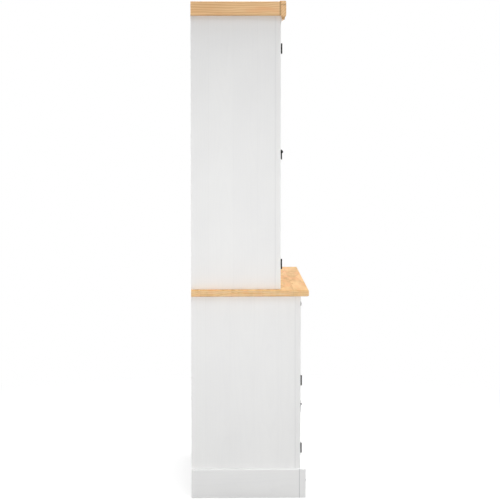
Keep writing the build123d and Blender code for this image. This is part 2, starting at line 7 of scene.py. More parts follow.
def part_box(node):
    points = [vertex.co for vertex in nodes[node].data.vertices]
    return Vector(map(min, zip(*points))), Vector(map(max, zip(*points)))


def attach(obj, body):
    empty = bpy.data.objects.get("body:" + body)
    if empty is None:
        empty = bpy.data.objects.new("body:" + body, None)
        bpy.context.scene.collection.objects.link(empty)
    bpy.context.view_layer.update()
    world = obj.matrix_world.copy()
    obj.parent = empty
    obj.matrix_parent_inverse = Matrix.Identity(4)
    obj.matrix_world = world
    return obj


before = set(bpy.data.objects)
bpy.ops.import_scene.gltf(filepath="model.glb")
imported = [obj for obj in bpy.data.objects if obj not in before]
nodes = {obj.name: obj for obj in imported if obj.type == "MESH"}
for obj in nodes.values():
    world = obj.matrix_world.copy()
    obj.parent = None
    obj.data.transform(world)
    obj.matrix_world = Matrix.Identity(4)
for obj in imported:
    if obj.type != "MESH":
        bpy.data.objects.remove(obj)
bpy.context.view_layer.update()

# Side panels of the two cases. Each is glued up from upright pine boards, planed to 18 mm, primed and
# sprayed satin white, so the growth rings and the glue lines still show faintly through the paint.


class Wire:
    """A value on its way through a finish. Sums of wires add the Math nodes that work them out."""

    def __init__(self, tree, socket):
        self.tree, self.socket = tree, socket

    def node(self, kind, settings, feeds, output=0):
        """Adds one node, sets it up, feeds its sockets with values or wires and gives one output."""
        made = self.tree.nodes.new("ShaderNode" + kind)
        for setting, value in settings.items():
            setattr(made, setting, value)
        for socket, feed in feeds.items():
            if isinstance(feed, Wire):
                self.tree.links.new(feed.socket, made.inputs[socket])
            else:
                made.inputs[socket].default_value = feed
        return Wire(self.tree, made.outputs[output] if made.outputs else None)

    def parts(self, kind):
        """The three numbers that a vector or a colour is made of."""
        first = self.node(kind, {}, {0: self})
        return [Wire(self.tree, output) for output in first.socket.node.outputs]

    def maths(self, operation, *others):
        return self.node("Math", {"operation": operation}, dict(enumerate((self, *others))))

    def __add__(self, other):
        return self.maths("ADD", other)

    __radd__ = __add__

    def __mul__(self, other):
        return self.maths("MULTIPLY", other)

    __rmul__ = __mul__

    def __sub__(self, other):
        return self.maths("SUBTRACT", other)

    def __rsub__(self, other):
        return self.node("Math", {"operation": "SUBTRACT"}, {0: other, 1: self})

    def __truediv__(self, other):
        return self.maths("DIVIDE", other)

    def __pow__(self, other):
        return self.maths("POWER", other)

    def rise(self, low, high):
        """0 below low, 1 above high, smooth between."""
        feeds = {"Value": self, "From Min": low, "From Max": high}
        return self.node("MapRange", {"interpolation_type": "SMOOTHSTEP"}, feeds)

    def mix(self, low, high):
        """A colour between two others, by this value."""
        return self.node("Mix", {"data_type": "RGBA"}, {0: self, 6: low, 7: high}, 2)

    def noise(self, along, across, through, detail=2.0, seed=0.0):
        """Cloudy noise, 0 to 1, at a point whose three numbers are already stretched to its grain."""
        point = self.node("CombineXYZ", {}, {0: along, 1: across, 2: through})
        feeds = {"Vector": point, "W": seed, "Scale": 1.0, "Detail": detail}
        return self.node("TexNoise", {"noise_dimensions": "4D"}, feeds)

    def bump(self, strength, depth):
        """The normal of a surface that stands proud by this height times depth."""
        feeds = {"Height": self, "Strength": strength, "Distance": depth}
        return self.node("Bump", {}, feeds, "Normal")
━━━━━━
PROBLEM TO SOLVE: Pull out every line in the material above where "imported" occurs.

THE COMPLETED TASK:
imported = [obj for obj in bpy.data.objects if obj not in before]
nodes = {obj.name: obj for obj in imported if obj.type == "MESH"}
for obj in imported:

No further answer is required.